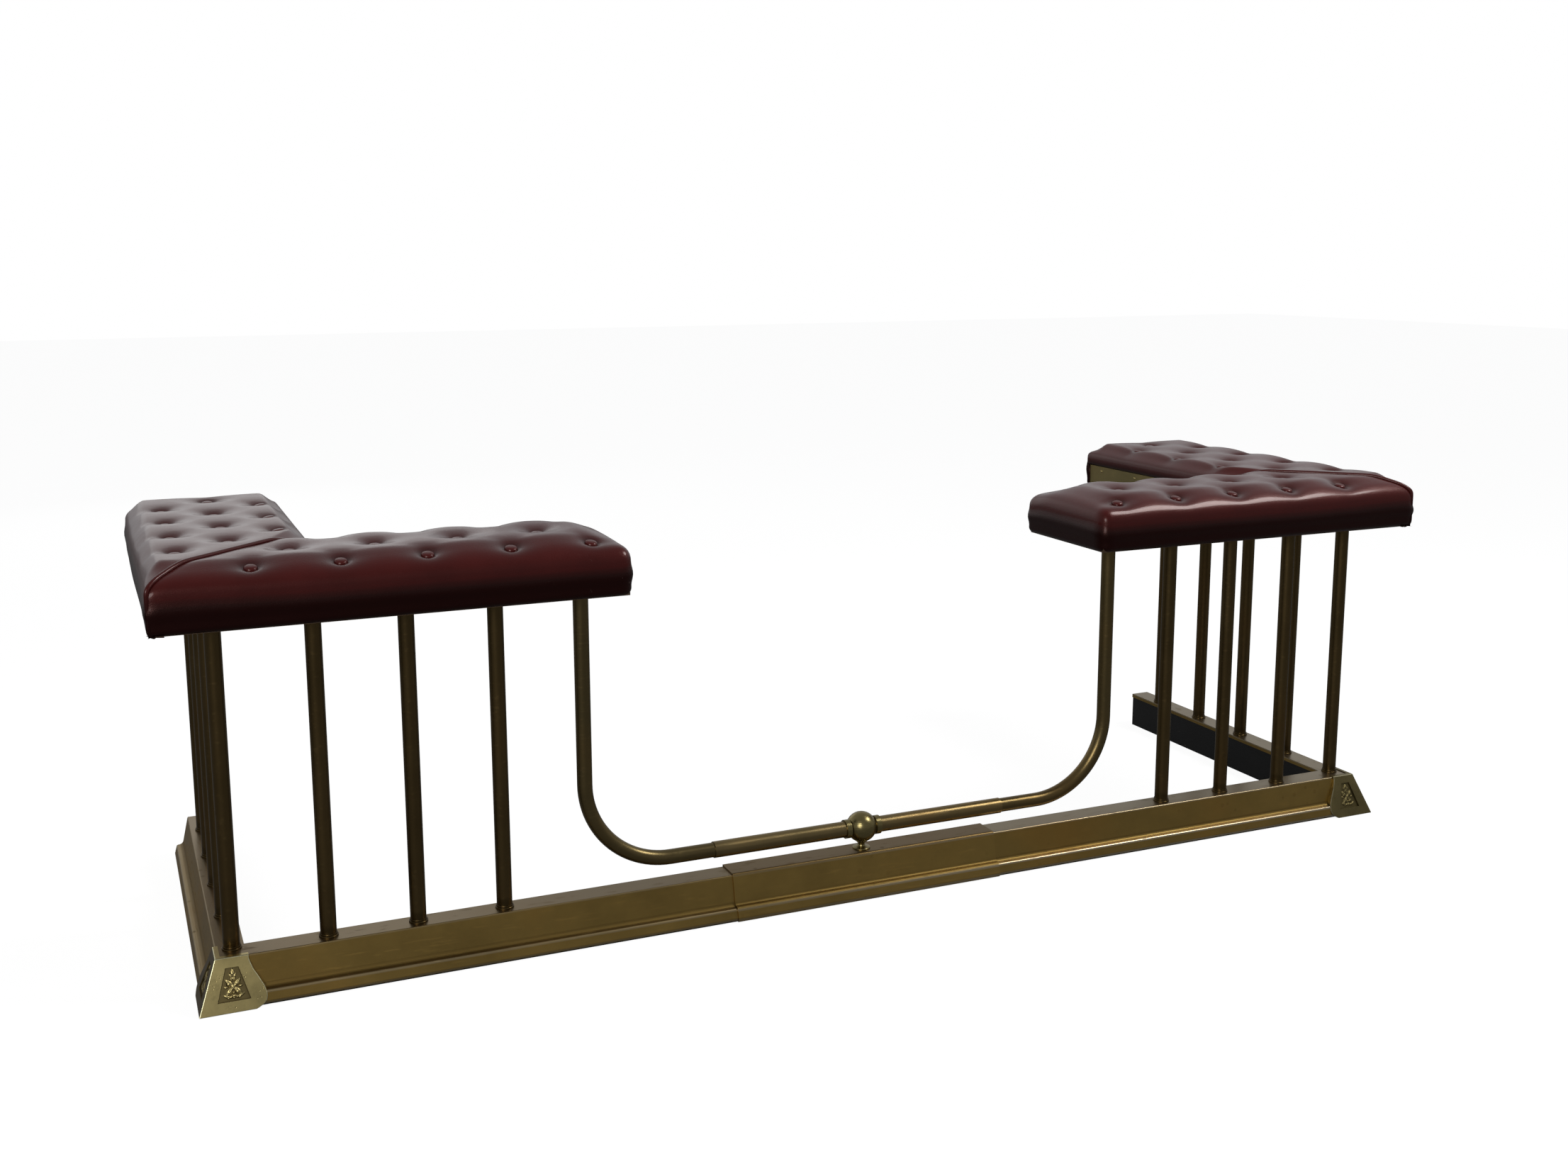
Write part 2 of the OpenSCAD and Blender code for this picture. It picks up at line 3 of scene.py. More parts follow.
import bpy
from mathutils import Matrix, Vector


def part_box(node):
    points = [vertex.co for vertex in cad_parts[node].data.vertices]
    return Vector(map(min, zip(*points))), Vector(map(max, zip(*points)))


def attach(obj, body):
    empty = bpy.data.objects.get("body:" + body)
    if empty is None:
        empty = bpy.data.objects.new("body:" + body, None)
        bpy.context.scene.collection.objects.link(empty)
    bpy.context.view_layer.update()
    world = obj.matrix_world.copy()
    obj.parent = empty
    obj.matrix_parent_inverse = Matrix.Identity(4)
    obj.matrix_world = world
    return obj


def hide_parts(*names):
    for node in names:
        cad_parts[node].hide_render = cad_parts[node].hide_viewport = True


bl_info = {
    "name": "Club fender dressing",
    "version": (1, 0, 0),
    "blender": (4, 5, 0),
    "location": "View3D > Sidebar > Fender",
    "description": "Buttoned leather seats, piping, relief castings and aged brass for a club fender",
    "category": "Object",
}

import math

import bmesh
import bpy
import numpy as np
from bpy.props import FloatProperty, FloatVectorProperty, PointerProperty
from mathutils import Matrix, Vector

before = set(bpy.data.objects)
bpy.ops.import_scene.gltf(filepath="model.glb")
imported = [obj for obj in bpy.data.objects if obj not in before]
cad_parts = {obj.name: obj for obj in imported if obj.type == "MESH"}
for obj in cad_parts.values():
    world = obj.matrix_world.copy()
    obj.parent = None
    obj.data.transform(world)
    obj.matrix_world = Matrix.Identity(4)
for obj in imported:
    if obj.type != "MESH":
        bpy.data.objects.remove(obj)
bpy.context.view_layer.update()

# The plan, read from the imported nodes
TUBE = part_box("left_front_tube_1")
FRONT_Y = (TUBE[0][1] + TUBE[1][1]) / 2  # front row of tubes
SEAT_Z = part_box("left_seat_plate")[1][2]  # underside of the seats
FRONT_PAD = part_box("left_front_cushion")
RETURN_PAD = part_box("left_return_cushion")
SEAT_X = -RETURN_PAD[0][0]  # outer side of the seats
SEAT_Y = FRONT_PAD[0][1]  # front of the seats
SEAT_W = FRONT_PAD[1][1] - FRONT_PAD[0][1]
FRONT_LEN = FRONT_PAD[1][0] + SEAT_X
RETURN_LEN = RETURN_PAD[1][1] - SEAT_Y
GUARD_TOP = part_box("left_guard_strip")[1][2] - SEAT_Z
RETURN_X = 0.805  # row of return tubes, each side, as in the part's source
SIDES = ("left", "right")

# Buttons of a seat leg, from the outer corner: the first along it, and the rows across it
BUTTON_PLAN = {"front": (0.112, (0.032, 0.098, 0.160)), "return": (0.128, (0.039, 0.101, 0.164))}
FROM_MITRE, FROM_END = 0.038, 0.032  # the least from a button to the mitre and to the leg's end
NEXT_BUTTON = 0.092  # buttons closer than this have a valley between them
SLOPE_STEP = 0.006  # from a button to where the leather's slope is read
# A button's outline as shares of its radius and heights
BUTTON_PROFILE = ((0.9, -0.0035), (0.98, -0.0012), (1.0, 0.0), (0.985, 0.0013), (0.92, 0.0023),
                  (0.78, 0.003), (0.55, 0.0035), (0.28, 0.0037), (0.06, 0.00375))

# The leather's turns: powers of the rounded corners in plan, and of the roll in section
SOFT_CORNER, SQUARE_CORNER = 2.8, 8.0
FRONT_ROLL, RETURN_ROLL, FIRE_ROLL = 2.3, 2.7, 3.2
SIDE_BANDS = 8  # bands from the rim to the turn under the board
TURN_ANGLES = (0.27, 0.52, 0.8, 1.1, 1.36, 1.57)
STRIP_HEIGHTS = (0.0062, 0.0032, 0.0014, 0.0006)  # of the first bands over the guard strip
STRIP_TUCKS = (0.0, -0.0008, -0.0026)  # how far these bands turn in
STRIP_STOPS, STRIP_FADE = 0.0125, 0.004  # from a front seat's end to its strip, and how softly it stops
BEHIND_STRIP = 0.0018  # how far the leather lies behind the strip's face
SIDE_BULGE, SIDE_WAVE = 0.0022, 0.0004
HEM, HEM_LEVEL = 0.018, -0.0003  # width of the hem under the board, and its height
ROLL_STARTS, ROLL_RUN = 0.03, 0.15  # where the corner's roll turns into the leg's own, and over what length

# The leather's top: crown, droop at the front seats' inner corner, and the mitre's seam
SIDE_RUN, END_RUN = 0.048, 0.052  # from the edges to where the crown is full
RUN_CUT = 0.026  # how much shorter these are on a return
FULL_RUN = 0.04  # from the mitre to where a return has its own shape
DROOP, DROOP_REACH = 0.006, 0.032
SEAM_DEPTH, SEAM_WIDTH = 0.004, 0.006
TOP_WAVE = 0.0006
CALM_END, CALM_FIRE = 0.45, 0.4  # how much shallower a return's tufts are at its end and fire side

# A tuft: its bowl, the dip under the button, the wide sink round it, its folds and its ring of painted shade
BOWL_SQUEEZE, BOWL_FLOOR = 1.04, 0.0055
DIP_SHARE, DIP_RADIUS = 0.24, 0.0105
SINK_SHARE, SINK_RADIUS = 0.16, 0.036
FOLD_SHARE, FOLD_RADIUS, FOLD_WIDTH = 0.05, 0.018, 0.014
RING_RADIUS, DARK_FADE = 0.0082, 0.0042
VALLEY_DEPTH, VALLEY_WIDTH = 0.0014, 0.011  # valleys from button to button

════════

# What the task asks
From the first line of the data through the line with "import math", quote each line exactly and add nothing else.

# Final result
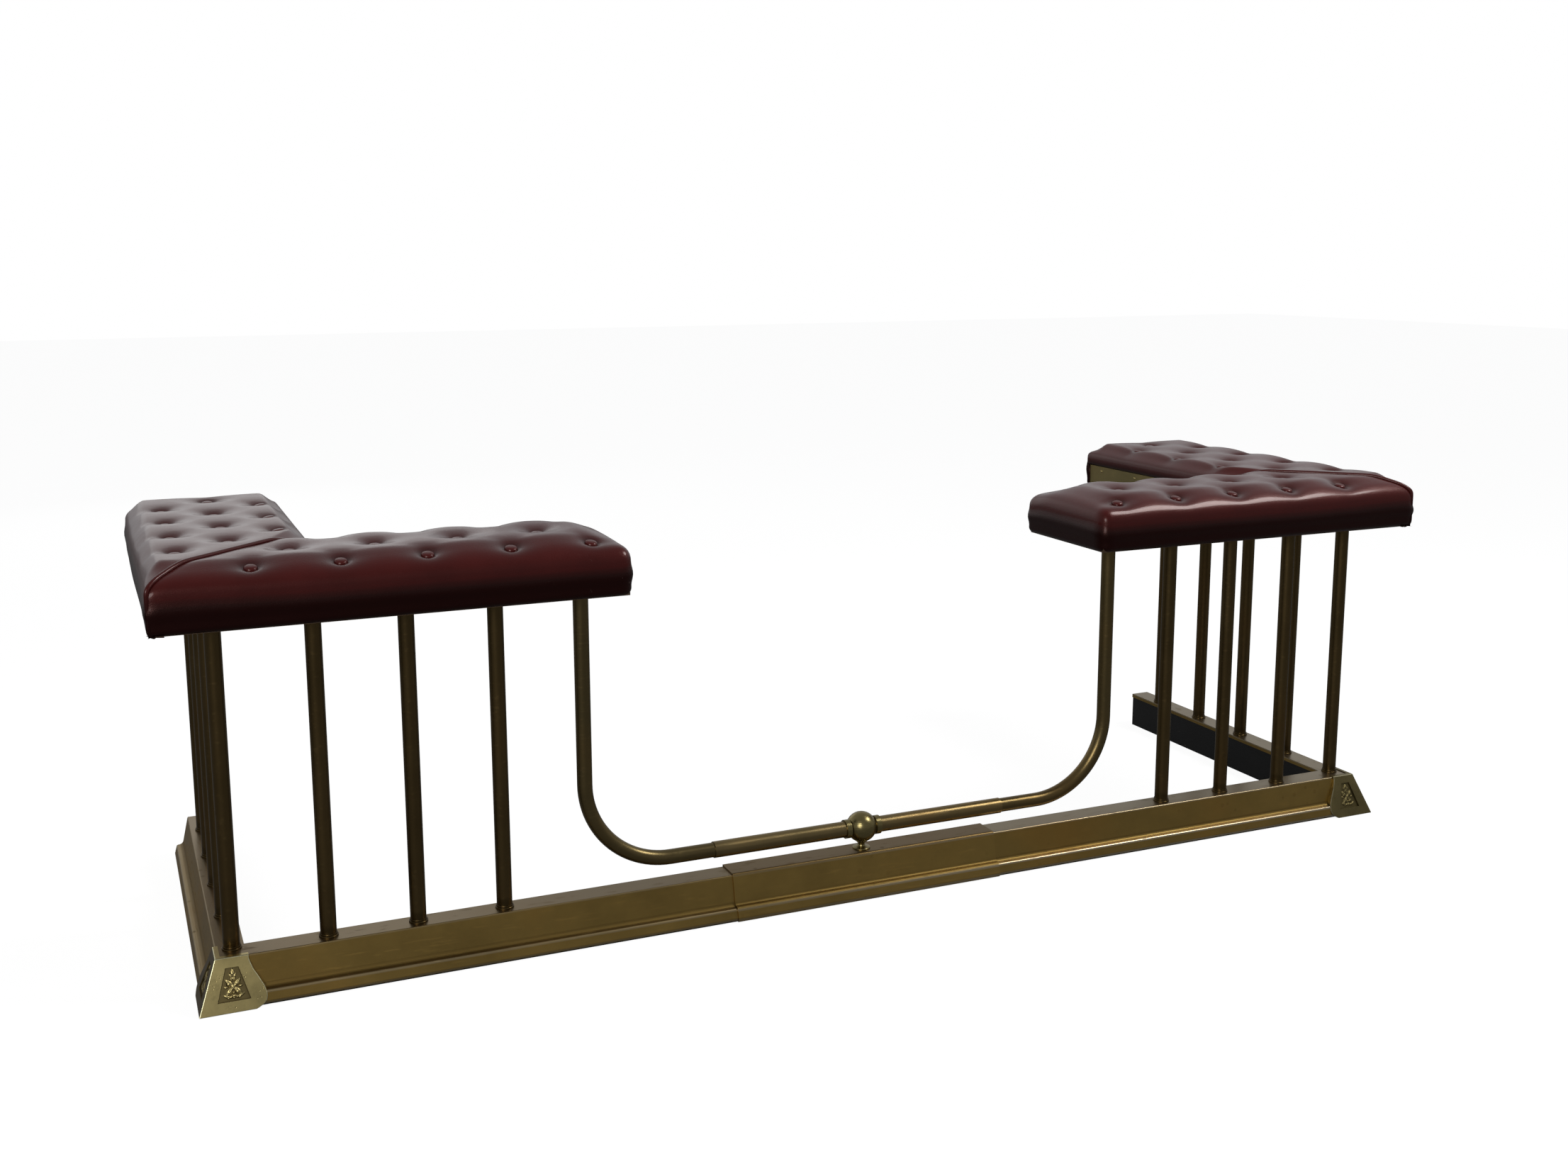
Write part 2 of the OpenSCAD and Blender code for this picture. It picks up at line 3 of scene.py. More parts follow.
import bpy
from mathutils import Matrix, Vector


def part_box(node):
    points = [vertex.co for vertex in cad_parts[node].data.vertices]
    return Vector(map(min, zip(*points))), Vector(map(max, zip(*points)))


def attach(obj, body):
    empty = bpy.data.objects.get("body:" + body)
    if empty is None:
        empty = bpy.data.objects.new("body:" + body, None)
        bpy.context.scene.collection.objects.link(empty)
    bpy.context.view_layer.update()
    world = obj.matrix_world.copy()
    obj.parent = empty
    obj.matrix_parent_inverse = Matrix.Identity(4)
    obj.matrix_world = world
    return obj


def hide_parts(*names):
    for node in names:
        cad_parts[node].hide_render = cad_parts[node].hide_viewport = True


bl_info = {
    "name": "Club fender dressing",
    "version": (1, 0, 0),
    "blender": (4, 5, 0),
    "location": "View3D > Sidebar > Fender",
    "description": "Buttoned leather seats, piping, relief castings and aged brass for a club fender",
    "category": "Object",
}

import math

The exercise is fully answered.